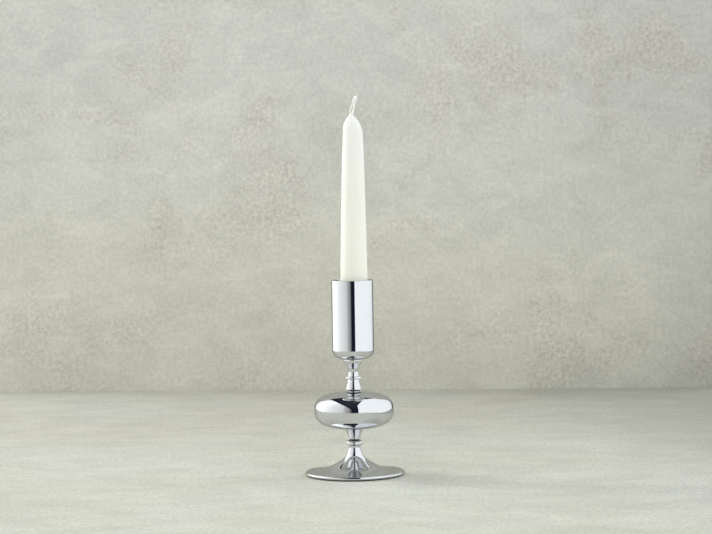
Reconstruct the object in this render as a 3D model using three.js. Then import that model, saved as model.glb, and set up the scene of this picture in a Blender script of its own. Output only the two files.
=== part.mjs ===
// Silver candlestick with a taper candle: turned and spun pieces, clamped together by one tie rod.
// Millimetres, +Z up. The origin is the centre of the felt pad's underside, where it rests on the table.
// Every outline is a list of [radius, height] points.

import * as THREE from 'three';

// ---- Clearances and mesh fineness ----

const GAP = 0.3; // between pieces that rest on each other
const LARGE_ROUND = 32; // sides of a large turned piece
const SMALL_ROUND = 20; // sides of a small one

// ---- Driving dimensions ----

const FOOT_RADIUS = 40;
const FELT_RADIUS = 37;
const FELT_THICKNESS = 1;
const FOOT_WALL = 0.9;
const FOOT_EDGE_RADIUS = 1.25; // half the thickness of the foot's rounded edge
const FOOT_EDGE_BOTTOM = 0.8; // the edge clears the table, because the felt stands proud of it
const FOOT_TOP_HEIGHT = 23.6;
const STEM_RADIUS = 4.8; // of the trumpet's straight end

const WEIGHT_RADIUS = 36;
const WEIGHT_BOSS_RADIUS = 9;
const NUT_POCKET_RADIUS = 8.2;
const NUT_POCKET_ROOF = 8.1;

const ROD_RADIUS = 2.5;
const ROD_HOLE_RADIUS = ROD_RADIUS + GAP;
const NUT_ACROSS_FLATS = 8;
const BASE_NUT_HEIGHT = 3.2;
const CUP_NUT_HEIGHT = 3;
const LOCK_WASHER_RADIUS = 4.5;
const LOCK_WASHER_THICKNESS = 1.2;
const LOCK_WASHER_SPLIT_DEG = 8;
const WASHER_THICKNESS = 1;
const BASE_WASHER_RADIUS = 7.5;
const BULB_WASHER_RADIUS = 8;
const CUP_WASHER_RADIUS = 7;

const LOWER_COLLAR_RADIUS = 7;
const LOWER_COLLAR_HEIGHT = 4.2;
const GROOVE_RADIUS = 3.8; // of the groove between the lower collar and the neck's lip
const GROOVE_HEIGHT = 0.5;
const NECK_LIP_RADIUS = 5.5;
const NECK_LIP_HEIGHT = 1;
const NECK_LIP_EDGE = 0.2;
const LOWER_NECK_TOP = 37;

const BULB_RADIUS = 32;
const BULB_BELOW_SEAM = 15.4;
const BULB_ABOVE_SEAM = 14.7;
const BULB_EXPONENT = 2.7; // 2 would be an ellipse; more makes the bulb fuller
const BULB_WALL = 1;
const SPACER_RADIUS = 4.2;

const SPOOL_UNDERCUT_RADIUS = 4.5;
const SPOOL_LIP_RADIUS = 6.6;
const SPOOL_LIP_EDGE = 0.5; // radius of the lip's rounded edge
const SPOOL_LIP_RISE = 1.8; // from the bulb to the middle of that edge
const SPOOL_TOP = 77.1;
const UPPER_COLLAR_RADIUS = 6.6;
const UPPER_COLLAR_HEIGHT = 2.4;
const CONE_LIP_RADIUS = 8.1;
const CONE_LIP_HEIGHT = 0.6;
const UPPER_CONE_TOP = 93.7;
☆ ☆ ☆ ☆
» **Description of the task**:
Return exactly, please, the lines of the material from the first one down to and including the line where "---- Clearances and" appears.

» **Result below**:
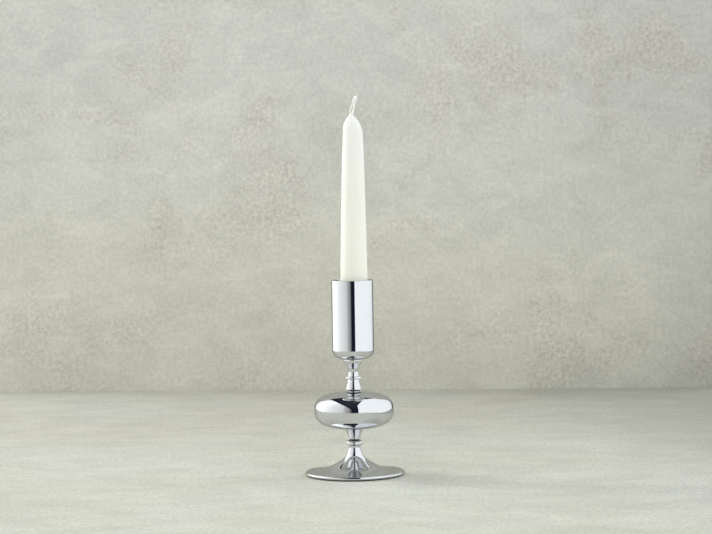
Reconstruct the object in this render as a 3D model using three.js. Then import that model, saved as model.glb, and set up the scene of this picture in a Blender script of its own. Output only the two files.
=== part.mjs ===
// Silver candlestick with a taper candle: turned and spun pieces, clamped together by one tie rod.
// Millimetres, +Z up. The origin is the centre of the felt pad's underside, where it rests on the table.
// Every outline is a list of [radius, height] points.

import * as THREE from 'three';

// ---- Clearances and mesh fineness ----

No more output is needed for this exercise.